The very idea that there is some kind of conflict between science and religion is completely mistaken. Science is a method for investigating experience... Religion is the fundamental, necessary internalization of our system of more permanent values.
Carroll Quigley

33.
The social sciences are usually concerned with groups of persons rather than individual persons. The behavior of individuals, being free, is unpredictable.
Carroll Quigley

34.
A fully integrated culture would be like the dinosaurs, which had to perish because they were no longer able to adapt themselves to changes in the external environment.
Carroll Quigley

35.
When the business interests... pushed through the first installment of civil service reform in 1883, they expected that they would be able to control both political parties equally.
Carroll Quigley

36.
No slave system has ever been able to continue to function on the slaves provided by its own biological reproduction because the rate of human reproduction is too slow and the expense from infant mortality and years of unproductive upkeep of the young make this prohibitively expensive.
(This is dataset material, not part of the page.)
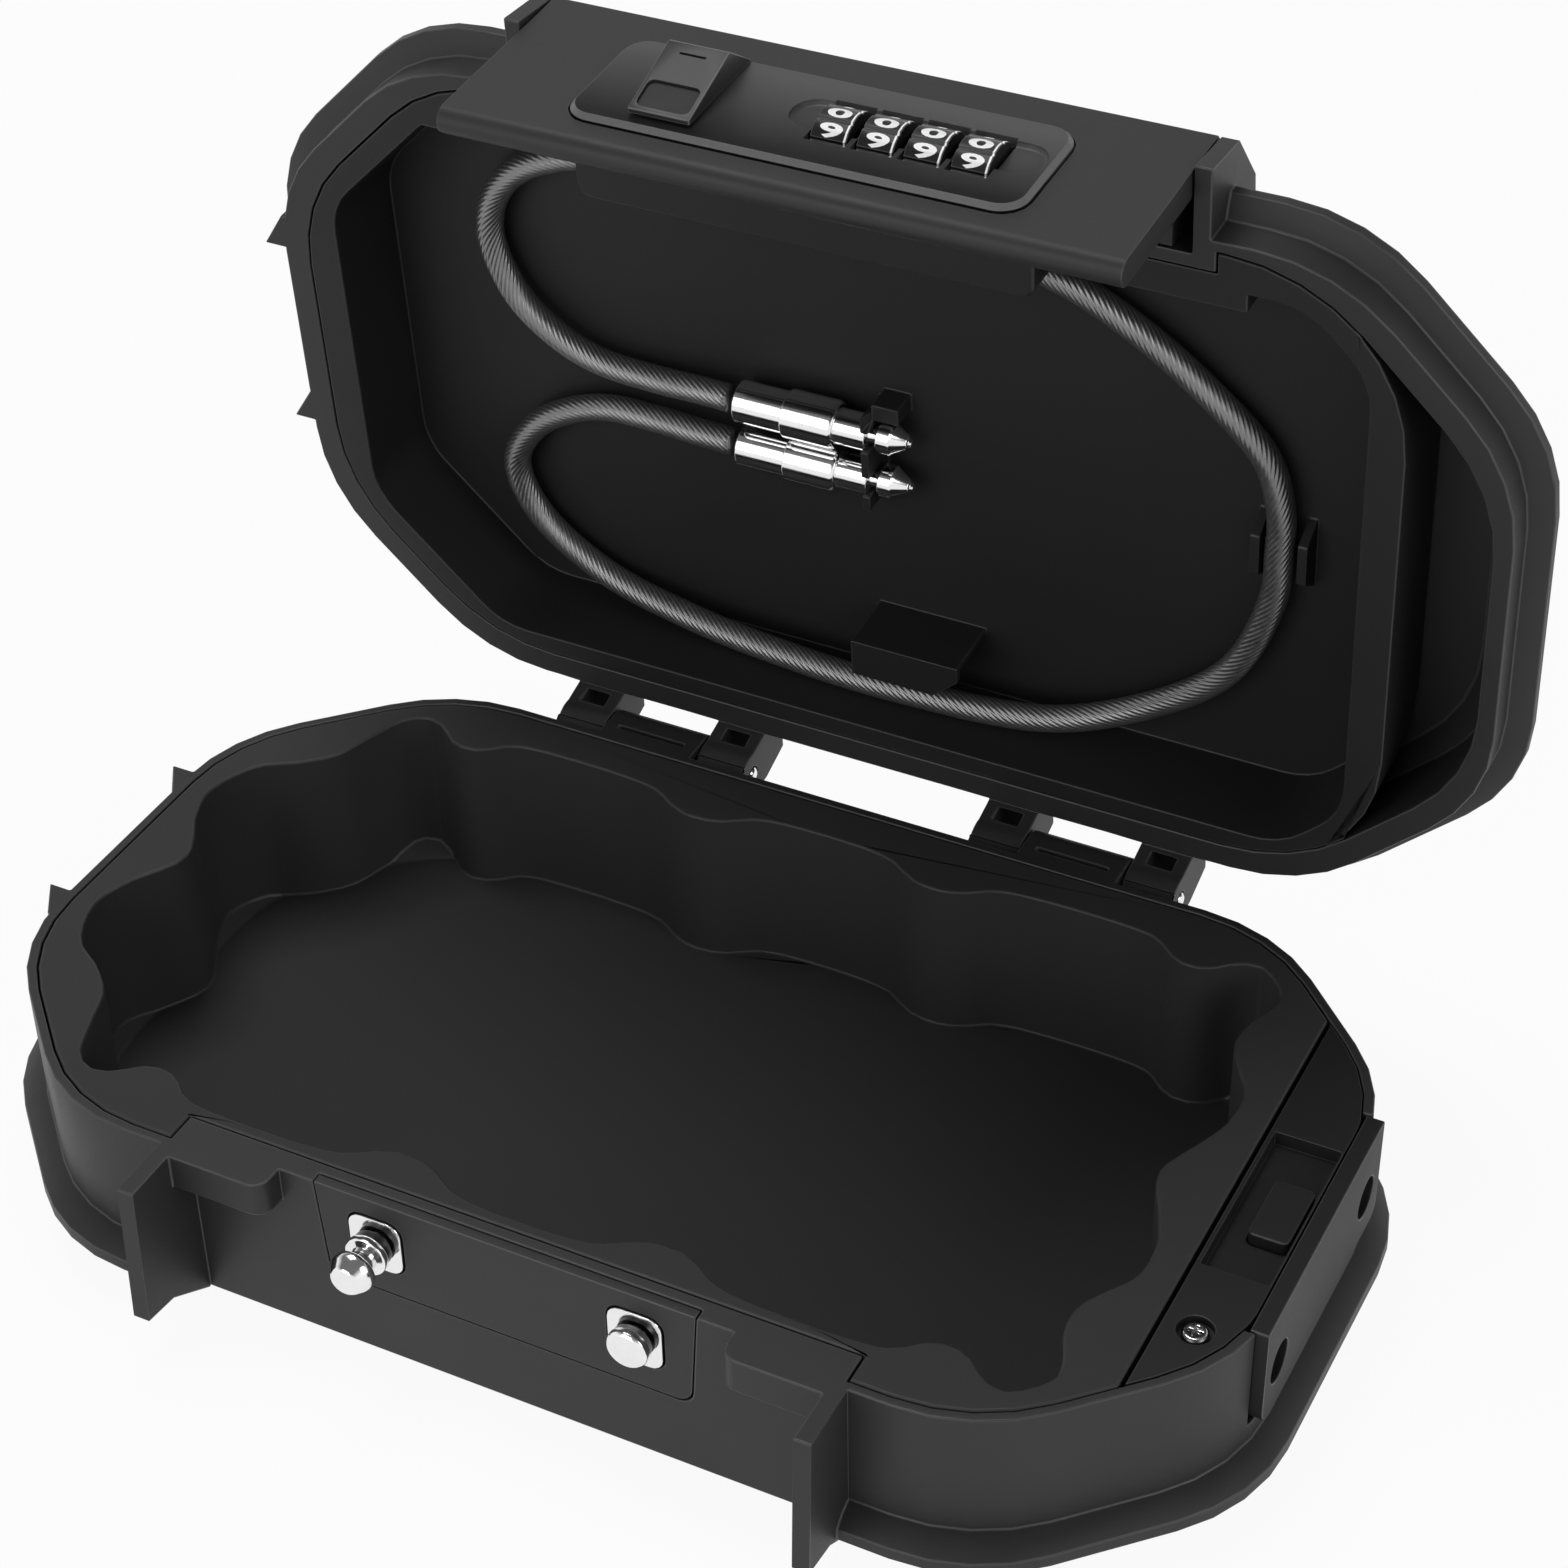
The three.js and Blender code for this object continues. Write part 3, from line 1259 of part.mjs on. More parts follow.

This relationship is one of the basic causes of the American Civil War, and was even more significant in destroying ancient Rome.
Carroll Quigley

37.
It is also in theory, conceivable that some universal empire some day might cover the whole globe, leaving no external "barbarians" to serve as invaders.
Carroll Quigley

38.
A civilization is complicated, in the first place, because it is dynamic; that is, it is constantly changing in the passage of time, until it has perished.
Carroll Quigley

39.
After years of work in both areas of study, I concluded that the social sciences were different, in many important ways, from the natural sciences, but that the same scientific methods were applicable in both areas, and, indeed, that no very useful work could be done in either area except by scientific methods.
Carroll Quigley

40.
In fact, violence as a symbol of our growing irrationality has had an increasing role in activity for its own sake, when no possible justification could be made that the activity was seeking to resolve a problem.
Carroll Quigley

41.
Inflation, especially a slow steady rise in prices, encourages producers, because it means that they can commit themselves to costs of production on one price level and then, later, offer the finished product for sale at a somewhat higher price level. This situation encourages production because it gives confidence of an almost certain profit margin.
Carroll Quigley

42.
When we approach history, we are dealing with a conglomeration of irrational continua. Those who deal with history by nonrational processes are the ones who make history, the actors in it.
Carroll Quigley

43.
One of the chief reasons for the widespread fear of the Huns rested on their ability to travel very long distances in relatively short periods. This ability may well have been based on their use of horseshoes.
Carroll Quigley

44.
Each individual in a society is a nexus where innumerable relationships of this character intersect.
Carroll Quigley

45.
The West believes that man and the universe are both complex and that the apparently discordant parts of each can be put into a reasonably workable arrangement with a little good will, patience, and experimentation.
Carroll Quigley

46.
Capitalism might be defined, if we wish to be scientific, as a form of economic organization motivated by the pursuit of profit within a price structure.
Carroll Quigley

47.
The process by which civilization, as an abstract entity distinct from the societies in which it is embodied, dies or is reborn is a very significant one.
Carroll Quigley

48.
The problem of meaning today is the problem of how the diverse and superficially self-contradictory experiences of men can be put into a consistent picture that will provide contemporary man with a convincing basis from which to live and to act.
Carroll Quigley

49.
Western civilization presents one of the most difficult tasks for historical analysis, because it is not yet finished, because we are a part of it and lack perspective, and because it presents considerable variation from our pattern of historical change.
Carroll Quigley

50.
The instrument of expansion of Classical civilization was a social organization, slavery.